Jamal Khashoggi killing: Saudi Arabia vows must "never happen again"
JAKARTA - The killing of a critic like Jamal Khashoggi is something that must “never happen again”, Saudi Arabia’s Foreign Minister Adel al-Jubeir said Tuesday, as he pledged a full investigation into the journalist’s death.
Saudi Arabia’s leadership will “see to it that the investigation is thorough and complete and that the truth is revealed and those responsible will be held to account”, al-Jubeir told reporters after meeting with his Indonesian counterpart in Jakarta.
“And that mechanism and procedures are put in place to ensure that something like this can never happen again.”
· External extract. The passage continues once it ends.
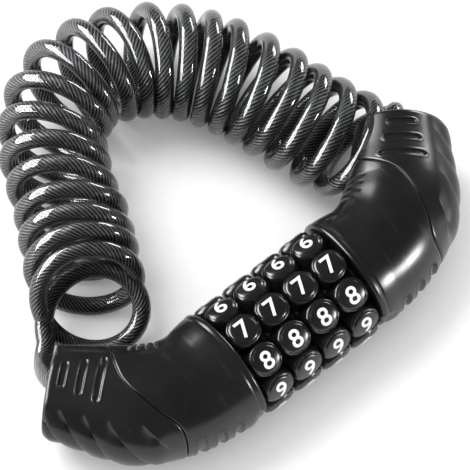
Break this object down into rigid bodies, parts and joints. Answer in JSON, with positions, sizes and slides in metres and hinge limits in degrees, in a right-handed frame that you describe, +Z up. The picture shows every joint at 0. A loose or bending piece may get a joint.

His comments, following a bilateral meeting in the Indonesian capital, come after al-Jubeir appeared on Fox News Sunday to blame a “rogue operation” by individuals who “exceeded their responsibilities” and then “tried to cover up for it”.
Indonesian Foreign Minister Retno Marsudi said Tuesday that Jakarta was “deeply concerned” about Khashoggi’s killing at the Saudi consulate in Istanbul this month, which Ankara has said was “savagely planned”.
Turkish President Recep Tayyip Erdogan is expected later Tuesday to reveal what he has said is the “naked truth” about the murder.
Omer Celik, spokesman of Erdogan’s ruling party, said the killing “was planned in an extremely savage manner,” and that “there has been a lot of effort to whitewash this”.
A tough critic of Saudi Crown Prince Mohammed bin Salman, Khashoggi, 59, disappeared after he entered the Saudi consulate in Istanbul on October 2 to collect a document for his upcoming marriage.
A few days later, a Turkish government source said police believed he was murdered by a team sent to Istanbul, and on October 17, a Turkish newspaper said he was tortured and decapitated inside the consulate.
After more than two weeks of near silence, Saudi Arabia admitted on Saturday that Khashoggi was killed in an altercation at the consular office — an explanation rejected by friends and foes alike.
US President Donald Trump, who said he found Riyadh’s initial explanations credible, told reporters at the White House Monday: “I am not satisfied with what I have heard”, and that he expected to know more “very soon”.
US Treasury Secretary Steven Mnuchin meanwhile met the Crown Prince behind closed doors in Riyadh for talks while CIA Director Gina Haspel headed for Turkey, although details of her trip were not immediately clear.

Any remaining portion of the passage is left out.